I have to admit that when I got here things looked pretty bleak, even boring. More apes, of course, but they’re so common that sometimes I don’t even notice them anymore. The only interesting thing I saw at first was a circle A for anarchy on a concrete wall, but that’s just another human symbol. I plopped down on the grass near some weeds waving in the winter wind, and considered giving up my project before it started. I didn’t think anyone would be here. But soon I noticed the tiniest red flower on a short and slender green stalk, and the shoots of other plants preparing for next spring. No animals, though. Then suddenly a giant bumblebee crawled from beneath the weeds, made her way under and over twigs to the edge of the grass, began flying, circled the weeds two or three times, and took off to the east, over the top of the McDonald’s.
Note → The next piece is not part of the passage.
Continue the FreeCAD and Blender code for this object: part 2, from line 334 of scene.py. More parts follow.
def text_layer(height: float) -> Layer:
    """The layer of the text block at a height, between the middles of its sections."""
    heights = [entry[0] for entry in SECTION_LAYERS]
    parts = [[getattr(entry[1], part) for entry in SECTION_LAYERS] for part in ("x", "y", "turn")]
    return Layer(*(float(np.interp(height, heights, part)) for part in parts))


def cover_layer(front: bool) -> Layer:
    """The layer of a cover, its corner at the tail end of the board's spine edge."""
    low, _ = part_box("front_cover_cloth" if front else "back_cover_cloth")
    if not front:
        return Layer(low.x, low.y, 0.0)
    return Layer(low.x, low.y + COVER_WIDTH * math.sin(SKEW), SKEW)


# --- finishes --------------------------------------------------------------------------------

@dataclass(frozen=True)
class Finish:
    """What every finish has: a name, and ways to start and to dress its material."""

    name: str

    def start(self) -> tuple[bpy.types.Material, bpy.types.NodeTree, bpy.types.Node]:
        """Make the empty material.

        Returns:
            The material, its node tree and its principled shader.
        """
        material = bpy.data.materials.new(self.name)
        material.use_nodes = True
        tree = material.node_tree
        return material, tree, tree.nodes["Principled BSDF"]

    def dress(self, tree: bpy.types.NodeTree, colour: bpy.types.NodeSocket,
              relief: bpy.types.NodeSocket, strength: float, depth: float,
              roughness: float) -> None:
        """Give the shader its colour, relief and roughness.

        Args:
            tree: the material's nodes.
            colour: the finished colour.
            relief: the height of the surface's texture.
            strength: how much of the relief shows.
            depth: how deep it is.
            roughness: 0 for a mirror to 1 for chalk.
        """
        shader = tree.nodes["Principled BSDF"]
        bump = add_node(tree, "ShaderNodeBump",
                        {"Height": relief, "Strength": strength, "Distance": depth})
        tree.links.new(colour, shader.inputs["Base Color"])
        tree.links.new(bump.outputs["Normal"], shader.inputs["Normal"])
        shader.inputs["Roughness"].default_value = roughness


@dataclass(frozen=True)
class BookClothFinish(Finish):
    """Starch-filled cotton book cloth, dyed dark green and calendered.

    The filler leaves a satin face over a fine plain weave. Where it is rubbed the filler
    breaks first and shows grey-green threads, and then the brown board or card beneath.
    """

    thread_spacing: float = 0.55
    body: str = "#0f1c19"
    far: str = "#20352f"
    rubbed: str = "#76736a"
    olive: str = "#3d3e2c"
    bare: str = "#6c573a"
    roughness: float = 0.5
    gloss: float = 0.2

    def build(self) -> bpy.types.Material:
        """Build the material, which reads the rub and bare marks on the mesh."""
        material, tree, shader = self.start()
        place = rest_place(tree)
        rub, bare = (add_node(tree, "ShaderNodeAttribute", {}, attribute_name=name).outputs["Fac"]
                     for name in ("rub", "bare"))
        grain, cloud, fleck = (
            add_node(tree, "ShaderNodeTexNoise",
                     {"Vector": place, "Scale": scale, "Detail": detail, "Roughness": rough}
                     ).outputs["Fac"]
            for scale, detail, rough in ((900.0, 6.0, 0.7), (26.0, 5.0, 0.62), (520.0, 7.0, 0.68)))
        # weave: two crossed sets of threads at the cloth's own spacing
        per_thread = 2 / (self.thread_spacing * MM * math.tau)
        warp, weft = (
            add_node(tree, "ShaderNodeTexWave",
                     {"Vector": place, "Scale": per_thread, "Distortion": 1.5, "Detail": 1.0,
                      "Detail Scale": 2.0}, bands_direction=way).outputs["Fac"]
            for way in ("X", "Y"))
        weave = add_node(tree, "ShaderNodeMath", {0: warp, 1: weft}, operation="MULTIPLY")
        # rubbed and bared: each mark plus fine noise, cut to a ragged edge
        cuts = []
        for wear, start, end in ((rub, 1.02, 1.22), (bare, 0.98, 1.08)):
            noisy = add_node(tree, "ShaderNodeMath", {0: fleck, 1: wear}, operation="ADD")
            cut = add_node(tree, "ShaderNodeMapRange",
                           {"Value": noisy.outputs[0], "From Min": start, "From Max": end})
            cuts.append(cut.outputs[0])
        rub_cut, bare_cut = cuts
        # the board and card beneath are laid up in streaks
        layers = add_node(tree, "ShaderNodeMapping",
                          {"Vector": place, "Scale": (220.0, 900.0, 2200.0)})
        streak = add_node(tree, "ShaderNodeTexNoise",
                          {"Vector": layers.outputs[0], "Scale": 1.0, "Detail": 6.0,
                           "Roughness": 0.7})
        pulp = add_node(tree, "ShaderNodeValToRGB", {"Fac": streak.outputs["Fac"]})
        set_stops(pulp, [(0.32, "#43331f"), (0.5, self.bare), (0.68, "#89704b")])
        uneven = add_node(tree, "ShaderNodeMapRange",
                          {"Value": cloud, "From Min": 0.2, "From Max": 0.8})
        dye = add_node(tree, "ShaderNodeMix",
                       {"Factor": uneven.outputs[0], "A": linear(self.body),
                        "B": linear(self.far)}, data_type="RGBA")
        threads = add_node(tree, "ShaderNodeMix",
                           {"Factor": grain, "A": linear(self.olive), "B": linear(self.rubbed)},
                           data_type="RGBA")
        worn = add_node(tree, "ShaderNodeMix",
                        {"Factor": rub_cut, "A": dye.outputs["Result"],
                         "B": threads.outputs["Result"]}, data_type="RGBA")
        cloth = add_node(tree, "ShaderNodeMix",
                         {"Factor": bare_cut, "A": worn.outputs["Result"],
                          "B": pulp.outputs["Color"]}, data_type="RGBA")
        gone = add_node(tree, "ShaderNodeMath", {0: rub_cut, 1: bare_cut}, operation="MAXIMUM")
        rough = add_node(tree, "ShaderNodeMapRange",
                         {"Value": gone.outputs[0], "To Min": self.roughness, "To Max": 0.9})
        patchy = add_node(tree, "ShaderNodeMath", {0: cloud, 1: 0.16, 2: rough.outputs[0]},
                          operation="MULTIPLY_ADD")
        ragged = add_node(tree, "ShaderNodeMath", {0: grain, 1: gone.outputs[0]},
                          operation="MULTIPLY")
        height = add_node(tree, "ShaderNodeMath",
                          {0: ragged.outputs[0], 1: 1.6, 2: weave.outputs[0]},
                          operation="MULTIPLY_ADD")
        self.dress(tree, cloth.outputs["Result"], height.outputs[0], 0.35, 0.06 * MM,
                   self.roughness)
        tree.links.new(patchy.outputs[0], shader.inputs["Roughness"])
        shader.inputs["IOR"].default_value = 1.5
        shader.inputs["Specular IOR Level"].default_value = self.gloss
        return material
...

Something clicked inside, and I was able to see and hear the animals all around. Spiders hunkered in the grass, I heard ravens over the sounds of cars and trucks on 101, and I saw a crippled seagull standing on one leg in the parking lot. His other foot was curled and useless. Sparrows hopped beneath cars.
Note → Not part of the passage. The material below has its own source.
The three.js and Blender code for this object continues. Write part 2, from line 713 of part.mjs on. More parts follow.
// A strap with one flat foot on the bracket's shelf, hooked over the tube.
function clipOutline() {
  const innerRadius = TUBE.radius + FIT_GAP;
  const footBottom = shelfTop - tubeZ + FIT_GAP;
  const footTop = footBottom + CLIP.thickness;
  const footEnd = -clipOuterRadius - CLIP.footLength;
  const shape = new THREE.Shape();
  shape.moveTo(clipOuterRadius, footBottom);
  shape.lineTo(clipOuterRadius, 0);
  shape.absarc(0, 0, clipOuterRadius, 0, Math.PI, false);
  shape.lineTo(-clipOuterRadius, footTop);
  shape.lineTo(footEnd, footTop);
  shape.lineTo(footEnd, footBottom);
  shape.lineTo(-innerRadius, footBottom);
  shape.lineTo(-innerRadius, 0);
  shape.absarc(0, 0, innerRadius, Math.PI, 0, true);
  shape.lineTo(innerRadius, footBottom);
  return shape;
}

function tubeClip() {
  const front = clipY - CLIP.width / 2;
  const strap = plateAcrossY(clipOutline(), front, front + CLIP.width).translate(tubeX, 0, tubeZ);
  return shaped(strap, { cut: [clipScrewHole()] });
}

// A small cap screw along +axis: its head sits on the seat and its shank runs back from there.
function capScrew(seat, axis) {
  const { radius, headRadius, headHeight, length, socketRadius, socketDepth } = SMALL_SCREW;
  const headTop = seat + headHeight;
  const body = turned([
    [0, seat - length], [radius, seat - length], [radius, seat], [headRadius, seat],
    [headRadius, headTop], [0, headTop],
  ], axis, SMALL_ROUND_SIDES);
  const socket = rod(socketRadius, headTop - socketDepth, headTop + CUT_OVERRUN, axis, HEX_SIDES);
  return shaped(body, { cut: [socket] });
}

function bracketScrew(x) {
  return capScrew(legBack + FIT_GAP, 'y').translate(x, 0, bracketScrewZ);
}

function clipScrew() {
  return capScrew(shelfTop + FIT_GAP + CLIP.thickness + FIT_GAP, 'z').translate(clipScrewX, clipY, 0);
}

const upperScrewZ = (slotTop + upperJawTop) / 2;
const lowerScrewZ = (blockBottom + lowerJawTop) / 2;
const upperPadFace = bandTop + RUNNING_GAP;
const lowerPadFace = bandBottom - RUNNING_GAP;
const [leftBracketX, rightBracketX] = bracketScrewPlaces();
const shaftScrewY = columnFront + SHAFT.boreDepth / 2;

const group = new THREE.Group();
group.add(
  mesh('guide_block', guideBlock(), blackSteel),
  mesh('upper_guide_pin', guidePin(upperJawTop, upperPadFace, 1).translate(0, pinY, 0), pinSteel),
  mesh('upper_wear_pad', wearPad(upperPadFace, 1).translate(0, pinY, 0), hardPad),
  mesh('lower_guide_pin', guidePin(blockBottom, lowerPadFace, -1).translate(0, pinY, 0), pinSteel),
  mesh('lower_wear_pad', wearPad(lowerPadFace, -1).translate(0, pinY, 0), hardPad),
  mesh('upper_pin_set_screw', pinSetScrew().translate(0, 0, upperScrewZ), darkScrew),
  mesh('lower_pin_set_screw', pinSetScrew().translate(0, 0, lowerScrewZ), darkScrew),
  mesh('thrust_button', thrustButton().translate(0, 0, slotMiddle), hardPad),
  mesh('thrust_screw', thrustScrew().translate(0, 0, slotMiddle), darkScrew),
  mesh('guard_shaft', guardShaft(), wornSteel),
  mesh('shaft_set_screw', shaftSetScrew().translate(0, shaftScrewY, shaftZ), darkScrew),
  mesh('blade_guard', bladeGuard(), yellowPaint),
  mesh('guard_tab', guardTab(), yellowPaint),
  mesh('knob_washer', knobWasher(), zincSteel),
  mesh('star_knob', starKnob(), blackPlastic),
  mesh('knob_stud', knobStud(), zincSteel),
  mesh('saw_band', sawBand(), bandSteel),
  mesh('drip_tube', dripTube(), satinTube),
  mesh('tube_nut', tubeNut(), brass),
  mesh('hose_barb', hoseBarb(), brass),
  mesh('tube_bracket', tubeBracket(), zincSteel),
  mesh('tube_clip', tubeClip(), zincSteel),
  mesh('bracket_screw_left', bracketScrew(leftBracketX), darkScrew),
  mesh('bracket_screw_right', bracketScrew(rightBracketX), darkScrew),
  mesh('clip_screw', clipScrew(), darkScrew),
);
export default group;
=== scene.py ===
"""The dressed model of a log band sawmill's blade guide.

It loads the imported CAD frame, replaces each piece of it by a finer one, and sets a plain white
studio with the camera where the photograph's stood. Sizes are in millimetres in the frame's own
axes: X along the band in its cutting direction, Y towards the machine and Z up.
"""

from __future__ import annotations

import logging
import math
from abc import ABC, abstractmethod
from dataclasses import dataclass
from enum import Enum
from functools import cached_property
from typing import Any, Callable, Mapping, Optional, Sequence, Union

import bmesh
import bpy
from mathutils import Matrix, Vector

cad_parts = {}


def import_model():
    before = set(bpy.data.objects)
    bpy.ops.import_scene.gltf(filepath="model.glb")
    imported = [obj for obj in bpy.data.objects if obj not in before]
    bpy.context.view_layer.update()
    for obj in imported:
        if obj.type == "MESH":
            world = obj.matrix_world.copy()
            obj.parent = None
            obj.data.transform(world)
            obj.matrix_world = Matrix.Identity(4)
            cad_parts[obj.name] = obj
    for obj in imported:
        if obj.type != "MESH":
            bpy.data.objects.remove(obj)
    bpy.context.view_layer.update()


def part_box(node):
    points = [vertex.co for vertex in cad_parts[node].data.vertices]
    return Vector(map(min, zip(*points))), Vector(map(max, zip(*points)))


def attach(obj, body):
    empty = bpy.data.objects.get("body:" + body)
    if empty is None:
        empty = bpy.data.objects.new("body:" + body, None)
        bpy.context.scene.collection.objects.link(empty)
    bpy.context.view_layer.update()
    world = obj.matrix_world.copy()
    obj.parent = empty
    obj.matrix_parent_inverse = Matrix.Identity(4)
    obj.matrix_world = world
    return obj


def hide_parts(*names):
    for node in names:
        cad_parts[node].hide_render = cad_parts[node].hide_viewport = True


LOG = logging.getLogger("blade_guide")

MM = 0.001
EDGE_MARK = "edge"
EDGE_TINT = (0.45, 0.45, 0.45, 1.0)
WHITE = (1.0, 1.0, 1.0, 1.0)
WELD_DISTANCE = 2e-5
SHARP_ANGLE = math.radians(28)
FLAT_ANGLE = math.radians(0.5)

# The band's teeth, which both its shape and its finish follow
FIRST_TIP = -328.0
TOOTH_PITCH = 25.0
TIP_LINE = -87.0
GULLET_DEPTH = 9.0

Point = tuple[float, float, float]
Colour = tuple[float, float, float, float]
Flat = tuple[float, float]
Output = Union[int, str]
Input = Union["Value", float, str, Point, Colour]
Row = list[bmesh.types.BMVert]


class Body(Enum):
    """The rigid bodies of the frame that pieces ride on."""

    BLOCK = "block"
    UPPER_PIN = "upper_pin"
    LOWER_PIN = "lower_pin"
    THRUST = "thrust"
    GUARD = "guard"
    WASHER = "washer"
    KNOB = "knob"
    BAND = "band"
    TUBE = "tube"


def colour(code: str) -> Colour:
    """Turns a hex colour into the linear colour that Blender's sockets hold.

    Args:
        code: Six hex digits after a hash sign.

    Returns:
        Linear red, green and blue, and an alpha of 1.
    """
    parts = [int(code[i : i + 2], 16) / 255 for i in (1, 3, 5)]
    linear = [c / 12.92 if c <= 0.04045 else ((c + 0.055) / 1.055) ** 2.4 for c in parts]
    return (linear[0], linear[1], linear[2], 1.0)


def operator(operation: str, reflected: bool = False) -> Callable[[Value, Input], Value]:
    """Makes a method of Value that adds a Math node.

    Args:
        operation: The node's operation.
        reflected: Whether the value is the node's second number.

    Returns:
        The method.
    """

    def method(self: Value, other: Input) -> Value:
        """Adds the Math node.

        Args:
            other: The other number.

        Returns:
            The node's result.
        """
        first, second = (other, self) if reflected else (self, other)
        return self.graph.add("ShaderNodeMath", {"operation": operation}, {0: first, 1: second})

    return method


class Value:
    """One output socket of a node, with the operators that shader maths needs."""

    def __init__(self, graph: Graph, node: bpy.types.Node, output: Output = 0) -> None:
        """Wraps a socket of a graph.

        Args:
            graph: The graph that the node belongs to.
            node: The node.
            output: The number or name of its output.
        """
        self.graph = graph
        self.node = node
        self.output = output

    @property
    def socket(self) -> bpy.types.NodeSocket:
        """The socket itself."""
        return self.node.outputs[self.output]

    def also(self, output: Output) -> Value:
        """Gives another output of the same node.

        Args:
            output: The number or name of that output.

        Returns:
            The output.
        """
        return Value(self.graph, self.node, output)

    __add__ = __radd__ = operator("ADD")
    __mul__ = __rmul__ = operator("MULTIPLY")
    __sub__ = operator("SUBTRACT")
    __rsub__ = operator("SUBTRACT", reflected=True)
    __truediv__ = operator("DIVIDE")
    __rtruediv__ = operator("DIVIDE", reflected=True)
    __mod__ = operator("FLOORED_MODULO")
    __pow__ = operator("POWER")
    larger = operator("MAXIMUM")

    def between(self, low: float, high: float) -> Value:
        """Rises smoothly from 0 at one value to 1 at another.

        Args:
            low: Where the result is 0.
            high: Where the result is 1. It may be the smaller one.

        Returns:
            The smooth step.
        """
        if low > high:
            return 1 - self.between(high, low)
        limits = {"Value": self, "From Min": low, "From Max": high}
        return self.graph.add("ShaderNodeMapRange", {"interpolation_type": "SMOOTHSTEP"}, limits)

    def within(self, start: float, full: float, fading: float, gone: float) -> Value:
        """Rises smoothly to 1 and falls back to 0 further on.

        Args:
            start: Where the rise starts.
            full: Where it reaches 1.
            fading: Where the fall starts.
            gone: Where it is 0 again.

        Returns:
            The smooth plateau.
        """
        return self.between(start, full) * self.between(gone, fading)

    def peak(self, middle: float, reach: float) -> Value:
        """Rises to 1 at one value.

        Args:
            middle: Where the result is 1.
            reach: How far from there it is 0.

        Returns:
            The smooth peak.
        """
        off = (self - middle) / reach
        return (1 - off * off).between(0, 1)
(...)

Life is everywhere, even in cities. Even in cities we can see creatures who are still wild and free, who can remind us that not all creatures are slaves. There are parks, there are alleyways, there are vacant lots, there are streams, rivers, and ponds, there are birds, there are insects. This culture has polluted and harmed so much land that it sometimes becomes easy to think of unspoiled places as sacred and polluted places as sacrifice zones. But the truth is that all places are sacred. Beneath the pavement life is still there, waiting for us to remember. Or if we fail to remember, waiting for us to die off. In either case, life persists, even in seemingly barren places. Never forget that.

“But,” I hear you again, “bumblebees and seagulls are boring. My child wants exciting animals.”

I’m not sure how watching an insane bear or a drowsy lion or a tiger who paces and paces on concrete is more exciting than seeing wild creatures flying, hopping, crawling: doing what wild creatures do. Why are the animals at home so much less worthy? Is it because these others are from far away, and therefore become “a symbolic representation of the conquest of all distant and exotic lands”? Is it because the local animals are not in cages, and therefore not under our control?

I’ve known people—and perhaps this pertains to the same point—who took their children to zoos to see animals, and then came home and poisoned pigeons. I’ve also known people who bought their children glassed-in ant-farms, then stopped at the hardware store to buy some Raid.

Perhaps taking children to zoos to see the shells of bears when bears once walked free on this same land is to yet again teach them the wrong lesson. Perhaps if children wish to see grizzly bears we should tell them the truth: “This culture massacres them and destroys their habitat. You cannot see grizzly bears because members of this culture choose this way of life over the health of their landbase.” Perhaps this would be a good time to teach your child about the consequences of destructive behaviors: if you extirpate species, you won’t be able to enter into relationships with them. Perhaps this would be a good time to teach your children they can’t have it all: you can’t dispossess, terrorize, and destroy wild animals and expect them to welcome you. Perhaps this would be a good time to teach your children that the world and its inhabitants weren’t made for humans to exploit.